The U.S. could increase the number of deployed warheads without having to spend a lot of money buying new missiles because its launchers have the capacity to upload more than Russian ones, he explained.
That could increase the U.S. stockpile to a “much higher number” than Russia’s, he said.
If the two countries were to arm their delivery systems to accommodate the maximum number of possible warheads, the U.S. could increase the number of deployed strategic warheads to 3,570 on 715 strategic launchers. In contrast, Russia could increase the number of its deployed warheads to 2,629 on 533 existing launchers, according to a 2023 report by the Federation of American Scientists.
“So for Russia, there’s a reason not to start that down that path,” Liang said.
The country’s declining war economy is another factor that could undermine the ability to expand its arsenal.
The Kremlin has been unable to expand production fast enough to replace conventional weapons at the rate they are being lost on the battlefield, with around half of all artillery shells used by Russia in Ukraine now coming from North Korean stocks. The country is expected to face severe shortages in several categories of weapons, leaving little budget to pursue a costly process of expanding a nuclear arsenal.
Even maintaining and modernizing the current arsenal inflicts high costs for the country: Russia spent $37.3 billion on it over the past five years, according to the 2023 International Campaign to Abolish Nuclear Weapons’ report.
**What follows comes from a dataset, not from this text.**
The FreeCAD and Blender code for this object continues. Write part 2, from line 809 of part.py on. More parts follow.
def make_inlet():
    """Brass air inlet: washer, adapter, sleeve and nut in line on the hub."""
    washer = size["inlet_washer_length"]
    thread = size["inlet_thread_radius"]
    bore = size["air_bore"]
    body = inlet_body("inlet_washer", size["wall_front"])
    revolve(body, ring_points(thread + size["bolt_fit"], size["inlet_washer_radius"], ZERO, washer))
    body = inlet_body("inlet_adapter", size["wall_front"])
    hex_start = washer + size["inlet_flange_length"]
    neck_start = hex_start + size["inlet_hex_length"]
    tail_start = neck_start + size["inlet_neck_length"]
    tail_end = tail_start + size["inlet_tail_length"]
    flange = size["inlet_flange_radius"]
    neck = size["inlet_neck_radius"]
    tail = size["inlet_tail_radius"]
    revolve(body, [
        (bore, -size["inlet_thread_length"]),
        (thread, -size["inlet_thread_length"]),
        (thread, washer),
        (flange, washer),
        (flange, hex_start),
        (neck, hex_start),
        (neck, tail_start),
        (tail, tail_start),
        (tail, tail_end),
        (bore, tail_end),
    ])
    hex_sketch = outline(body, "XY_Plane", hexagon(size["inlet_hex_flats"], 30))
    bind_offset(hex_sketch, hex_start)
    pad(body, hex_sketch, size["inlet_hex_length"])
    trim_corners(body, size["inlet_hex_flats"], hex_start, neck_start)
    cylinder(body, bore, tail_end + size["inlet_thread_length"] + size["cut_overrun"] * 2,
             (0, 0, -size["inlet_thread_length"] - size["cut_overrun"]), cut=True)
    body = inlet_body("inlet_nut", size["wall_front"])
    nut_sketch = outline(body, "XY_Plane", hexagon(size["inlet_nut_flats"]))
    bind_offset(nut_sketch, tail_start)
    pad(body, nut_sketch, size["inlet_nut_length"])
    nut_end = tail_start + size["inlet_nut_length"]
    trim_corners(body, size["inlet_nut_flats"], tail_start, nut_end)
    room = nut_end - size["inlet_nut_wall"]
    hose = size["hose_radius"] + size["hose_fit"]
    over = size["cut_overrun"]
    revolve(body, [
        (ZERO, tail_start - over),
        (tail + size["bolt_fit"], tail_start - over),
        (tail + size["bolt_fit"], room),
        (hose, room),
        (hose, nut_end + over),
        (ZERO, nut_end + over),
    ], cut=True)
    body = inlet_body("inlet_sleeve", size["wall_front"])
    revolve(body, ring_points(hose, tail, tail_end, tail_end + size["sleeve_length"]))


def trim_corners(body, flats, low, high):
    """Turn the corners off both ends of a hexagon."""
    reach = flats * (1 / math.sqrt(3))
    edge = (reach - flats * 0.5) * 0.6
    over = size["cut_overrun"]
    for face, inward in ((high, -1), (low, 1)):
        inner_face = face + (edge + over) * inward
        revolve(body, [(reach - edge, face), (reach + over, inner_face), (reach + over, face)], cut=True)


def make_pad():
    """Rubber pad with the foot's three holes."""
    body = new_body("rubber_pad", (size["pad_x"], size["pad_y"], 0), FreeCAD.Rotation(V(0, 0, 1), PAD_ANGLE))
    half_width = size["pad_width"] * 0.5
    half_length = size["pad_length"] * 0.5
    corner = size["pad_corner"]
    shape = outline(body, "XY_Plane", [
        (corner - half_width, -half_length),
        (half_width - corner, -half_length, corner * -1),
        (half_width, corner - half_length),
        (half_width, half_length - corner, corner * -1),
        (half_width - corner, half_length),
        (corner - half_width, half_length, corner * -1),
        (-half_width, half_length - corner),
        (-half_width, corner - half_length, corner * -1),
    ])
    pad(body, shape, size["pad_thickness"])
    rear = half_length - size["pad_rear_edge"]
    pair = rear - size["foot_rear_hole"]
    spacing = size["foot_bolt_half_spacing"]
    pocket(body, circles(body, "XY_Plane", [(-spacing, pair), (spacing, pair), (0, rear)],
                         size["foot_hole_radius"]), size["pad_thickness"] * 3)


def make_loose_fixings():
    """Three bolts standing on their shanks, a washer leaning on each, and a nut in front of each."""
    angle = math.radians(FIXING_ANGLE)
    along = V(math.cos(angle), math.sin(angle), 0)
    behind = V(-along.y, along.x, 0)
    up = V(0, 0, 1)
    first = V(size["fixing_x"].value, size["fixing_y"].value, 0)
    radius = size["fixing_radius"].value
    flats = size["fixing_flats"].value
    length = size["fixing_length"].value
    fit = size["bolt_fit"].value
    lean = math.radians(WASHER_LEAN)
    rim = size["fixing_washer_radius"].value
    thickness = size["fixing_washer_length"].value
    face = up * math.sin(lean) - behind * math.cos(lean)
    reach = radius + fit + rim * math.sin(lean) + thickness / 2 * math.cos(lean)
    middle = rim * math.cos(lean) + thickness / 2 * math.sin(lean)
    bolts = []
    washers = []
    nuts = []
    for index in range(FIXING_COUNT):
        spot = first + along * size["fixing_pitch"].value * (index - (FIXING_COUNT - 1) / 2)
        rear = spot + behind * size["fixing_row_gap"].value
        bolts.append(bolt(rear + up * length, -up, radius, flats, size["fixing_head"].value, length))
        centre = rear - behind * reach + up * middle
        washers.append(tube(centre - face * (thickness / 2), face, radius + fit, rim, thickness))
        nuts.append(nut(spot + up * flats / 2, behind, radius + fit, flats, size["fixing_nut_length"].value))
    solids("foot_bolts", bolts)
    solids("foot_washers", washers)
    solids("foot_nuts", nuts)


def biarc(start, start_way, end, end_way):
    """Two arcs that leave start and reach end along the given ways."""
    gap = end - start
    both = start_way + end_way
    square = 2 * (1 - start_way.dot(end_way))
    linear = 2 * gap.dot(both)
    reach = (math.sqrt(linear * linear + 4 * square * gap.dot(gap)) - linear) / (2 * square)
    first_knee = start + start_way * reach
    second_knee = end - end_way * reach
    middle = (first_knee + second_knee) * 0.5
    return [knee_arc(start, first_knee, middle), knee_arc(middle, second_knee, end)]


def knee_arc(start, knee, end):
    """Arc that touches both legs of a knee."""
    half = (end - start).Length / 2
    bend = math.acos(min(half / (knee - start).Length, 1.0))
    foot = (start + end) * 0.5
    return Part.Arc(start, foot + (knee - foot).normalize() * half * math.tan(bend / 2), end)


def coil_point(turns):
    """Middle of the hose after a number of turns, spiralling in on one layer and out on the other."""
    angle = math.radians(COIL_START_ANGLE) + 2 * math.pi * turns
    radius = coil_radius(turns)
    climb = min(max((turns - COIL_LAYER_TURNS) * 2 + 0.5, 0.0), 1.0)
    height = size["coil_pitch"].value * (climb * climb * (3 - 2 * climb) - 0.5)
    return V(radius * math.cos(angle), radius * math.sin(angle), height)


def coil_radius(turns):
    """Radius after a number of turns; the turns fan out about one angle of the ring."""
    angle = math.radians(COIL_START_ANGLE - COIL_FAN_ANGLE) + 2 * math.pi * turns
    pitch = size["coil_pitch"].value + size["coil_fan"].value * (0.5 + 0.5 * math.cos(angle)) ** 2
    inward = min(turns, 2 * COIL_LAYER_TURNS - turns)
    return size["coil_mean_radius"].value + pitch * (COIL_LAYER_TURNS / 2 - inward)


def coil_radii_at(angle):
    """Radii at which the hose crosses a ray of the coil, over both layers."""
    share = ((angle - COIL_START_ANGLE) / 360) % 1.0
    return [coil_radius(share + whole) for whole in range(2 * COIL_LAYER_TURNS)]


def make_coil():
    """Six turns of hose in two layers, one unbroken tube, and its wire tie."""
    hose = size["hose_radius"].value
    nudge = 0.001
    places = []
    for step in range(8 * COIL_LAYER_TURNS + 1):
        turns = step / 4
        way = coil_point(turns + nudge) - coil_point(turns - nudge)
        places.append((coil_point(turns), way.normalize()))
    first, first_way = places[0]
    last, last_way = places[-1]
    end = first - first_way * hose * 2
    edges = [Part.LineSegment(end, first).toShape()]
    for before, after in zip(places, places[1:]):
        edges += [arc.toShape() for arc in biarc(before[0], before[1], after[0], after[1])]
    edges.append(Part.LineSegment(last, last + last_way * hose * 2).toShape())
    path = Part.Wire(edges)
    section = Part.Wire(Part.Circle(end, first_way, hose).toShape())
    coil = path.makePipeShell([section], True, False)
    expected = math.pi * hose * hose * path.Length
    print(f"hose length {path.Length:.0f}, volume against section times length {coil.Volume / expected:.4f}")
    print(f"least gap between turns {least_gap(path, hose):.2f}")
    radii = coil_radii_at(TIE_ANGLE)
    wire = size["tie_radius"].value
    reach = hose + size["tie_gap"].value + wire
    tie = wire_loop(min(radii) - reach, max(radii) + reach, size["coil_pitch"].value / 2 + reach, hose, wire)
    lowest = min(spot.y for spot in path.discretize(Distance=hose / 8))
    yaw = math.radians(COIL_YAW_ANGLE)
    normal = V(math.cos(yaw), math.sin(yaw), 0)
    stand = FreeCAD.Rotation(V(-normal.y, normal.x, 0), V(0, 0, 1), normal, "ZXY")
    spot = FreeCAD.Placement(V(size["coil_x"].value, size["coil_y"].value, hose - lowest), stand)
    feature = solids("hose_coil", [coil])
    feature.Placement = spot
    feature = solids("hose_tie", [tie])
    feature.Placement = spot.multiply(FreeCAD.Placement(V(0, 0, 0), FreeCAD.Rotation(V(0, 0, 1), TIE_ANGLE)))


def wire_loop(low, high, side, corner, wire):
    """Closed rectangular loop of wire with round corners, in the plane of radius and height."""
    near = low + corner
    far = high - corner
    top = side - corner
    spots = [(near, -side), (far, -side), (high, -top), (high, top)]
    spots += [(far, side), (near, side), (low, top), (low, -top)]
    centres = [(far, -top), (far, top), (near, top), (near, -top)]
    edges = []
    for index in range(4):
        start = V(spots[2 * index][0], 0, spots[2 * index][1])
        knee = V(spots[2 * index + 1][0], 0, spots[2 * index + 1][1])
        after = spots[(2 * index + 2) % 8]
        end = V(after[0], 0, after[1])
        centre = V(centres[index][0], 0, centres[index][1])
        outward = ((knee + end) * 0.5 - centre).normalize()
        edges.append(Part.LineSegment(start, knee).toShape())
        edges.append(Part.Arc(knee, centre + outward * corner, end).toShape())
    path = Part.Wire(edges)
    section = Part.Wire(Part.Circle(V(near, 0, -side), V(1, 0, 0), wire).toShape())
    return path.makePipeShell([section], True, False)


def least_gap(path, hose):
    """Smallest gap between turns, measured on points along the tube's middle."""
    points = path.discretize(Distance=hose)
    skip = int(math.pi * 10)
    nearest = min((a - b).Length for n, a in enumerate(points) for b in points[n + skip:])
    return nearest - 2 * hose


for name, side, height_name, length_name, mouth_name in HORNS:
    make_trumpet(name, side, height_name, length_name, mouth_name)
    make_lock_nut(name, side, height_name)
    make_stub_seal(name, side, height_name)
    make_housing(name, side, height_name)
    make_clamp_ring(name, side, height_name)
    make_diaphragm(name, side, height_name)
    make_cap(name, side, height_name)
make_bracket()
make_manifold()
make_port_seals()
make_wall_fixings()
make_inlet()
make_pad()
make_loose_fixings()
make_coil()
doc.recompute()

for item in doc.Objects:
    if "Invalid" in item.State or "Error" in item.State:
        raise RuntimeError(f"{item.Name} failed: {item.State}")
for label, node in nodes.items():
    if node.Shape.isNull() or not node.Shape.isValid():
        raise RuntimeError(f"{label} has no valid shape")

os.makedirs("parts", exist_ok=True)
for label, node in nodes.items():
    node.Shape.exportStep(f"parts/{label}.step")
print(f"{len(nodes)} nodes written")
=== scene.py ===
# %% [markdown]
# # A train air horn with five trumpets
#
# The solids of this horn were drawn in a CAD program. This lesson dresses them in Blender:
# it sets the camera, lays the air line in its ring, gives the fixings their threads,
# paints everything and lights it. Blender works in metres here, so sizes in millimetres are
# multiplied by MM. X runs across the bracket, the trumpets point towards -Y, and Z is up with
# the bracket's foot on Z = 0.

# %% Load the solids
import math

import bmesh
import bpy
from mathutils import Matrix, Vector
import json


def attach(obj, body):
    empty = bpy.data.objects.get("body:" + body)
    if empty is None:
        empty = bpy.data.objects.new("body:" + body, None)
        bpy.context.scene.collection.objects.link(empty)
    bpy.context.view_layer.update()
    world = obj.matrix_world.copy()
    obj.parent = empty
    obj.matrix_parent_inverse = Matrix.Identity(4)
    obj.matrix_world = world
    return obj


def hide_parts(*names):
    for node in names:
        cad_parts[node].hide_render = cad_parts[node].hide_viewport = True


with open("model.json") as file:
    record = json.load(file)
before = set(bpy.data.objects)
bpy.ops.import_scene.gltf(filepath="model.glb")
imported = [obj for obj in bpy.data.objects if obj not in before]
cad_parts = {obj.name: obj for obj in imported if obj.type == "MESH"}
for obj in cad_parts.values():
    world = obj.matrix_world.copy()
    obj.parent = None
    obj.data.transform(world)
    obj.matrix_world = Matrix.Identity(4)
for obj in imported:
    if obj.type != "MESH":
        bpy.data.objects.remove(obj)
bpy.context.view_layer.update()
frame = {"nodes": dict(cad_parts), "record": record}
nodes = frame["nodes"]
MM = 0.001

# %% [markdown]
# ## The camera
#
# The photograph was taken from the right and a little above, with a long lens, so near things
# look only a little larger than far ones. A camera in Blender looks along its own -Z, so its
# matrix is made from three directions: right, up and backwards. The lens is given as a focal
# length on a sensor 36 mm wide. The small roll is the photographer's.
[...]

While expanding the nuclear arsenal seems unfavorable to Russia, it has been considered in Washington.
Senior Director for Arms Control, Disarmament, and Nonproliferation at the National Security Council Pranay Vaddi said in his June 2024 remarks that enhancing U.S. nuclear capabilities and posture was “incredibly important to rejuvenating strategic arms control.”
With America’s administration set to change, it is difficult to predict the future direction of these conversations.
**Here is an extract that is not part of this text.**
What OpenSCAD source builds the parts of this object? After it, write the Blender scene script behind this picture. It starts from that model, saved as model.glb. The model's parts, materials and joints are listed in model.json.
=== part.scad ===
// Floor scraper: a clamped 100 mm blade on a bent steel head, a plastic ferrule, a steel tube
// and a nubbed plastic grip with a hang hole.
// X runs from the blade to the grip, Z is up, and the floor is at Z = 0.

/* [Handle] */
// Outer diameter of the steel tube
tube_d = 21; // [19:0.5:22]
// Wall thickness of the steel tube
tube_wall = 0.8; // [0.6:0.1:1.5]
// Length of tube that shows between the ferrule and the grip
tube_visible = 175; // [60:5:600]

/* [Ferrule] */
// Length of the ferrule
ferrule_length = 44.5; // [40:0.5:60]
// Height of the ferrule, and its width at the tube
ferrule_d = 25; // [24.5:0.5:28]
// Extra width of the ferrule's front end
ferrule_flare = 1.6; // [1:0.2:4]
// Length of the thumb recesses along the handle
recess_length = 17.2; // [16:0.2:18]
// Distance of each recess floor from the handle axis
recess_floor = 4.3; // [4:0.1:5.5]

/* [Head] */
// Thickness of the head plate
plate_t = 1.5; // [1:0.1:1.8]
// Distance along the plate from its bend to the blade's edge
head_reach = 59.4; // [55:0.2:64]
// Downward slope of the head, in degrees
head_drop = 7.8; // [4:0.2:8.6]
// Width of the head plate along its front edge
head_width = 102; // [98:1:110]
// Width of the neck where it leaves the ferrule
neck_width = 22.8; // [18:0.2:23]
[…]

“A new U.S. administration will have to conduct its own nuclear posture review and decide what will be necessary to strengthen deterrence, and there’s some who believe that the United States cannot rely on the strategic capabilities that it’s permitted under New START,” Einhorn said. “They believe that the United States may need to increase its strategic capabilities to deter both Russia and China.”
But Liang remains optimistic.
“I think the U.S. and Russia both have good reasons to want an agreement … to put a line underneath the relationship so that it doesn’t fall any further than it already has,” he said, referring to both countries’ concerns “about nuclear use and the nuclear arms race arising out of the Ukraine war.”
“So that is the first priority that we hope the Trump administration will take up and that the Russians will hopefully be receptive to,” Liang added.